CS: Were you intimidated by any of the competitors?
CH: Sure, they’re all really talented chefs. To me, the big question was how the judges were going to compare talents in completely different cooking styles. Richard Blais is a master of molecular gastronomy, but how do you judge that side by side with someone who cooks classic Mediterranean or French?
CS: It sounds like a dog show – each of the best dogs from their breeds competing against each other for overall best.
CS: You got a lot of praise for the way you approached the competition – you were always positive and didn’t engage in any of the backstabbing or pettiness that sometimes rears its head in reality TV. Did you feel like that approach was more prevalent in this season?

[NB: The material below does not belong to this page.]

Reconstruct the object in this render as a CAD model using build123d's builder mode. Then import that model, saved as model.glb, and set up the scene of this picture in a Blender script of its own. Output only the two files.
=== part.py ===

CH: Absolutely. The mutual respect that comes from all of us being aware of each other’s talent helped a lot. I hope that this season will encourage future competitors to have more fun. I know I was impressed with the way some of these chefs have matured and developed as people, not just in terms of skills.
CS: As a fan and a Washingtonian, what did you think of the most recent season?
CH: I haven’t seen all of it yet, but I thought it was pretty good. You didn’t get to see as much of the city as I would have liked, but I’m sure it’s really tough to balance showcasing the city with maintaining tight secrecy while you’re filming. Overall, I’d say the season was a lot like Washington itself…serious and conservative.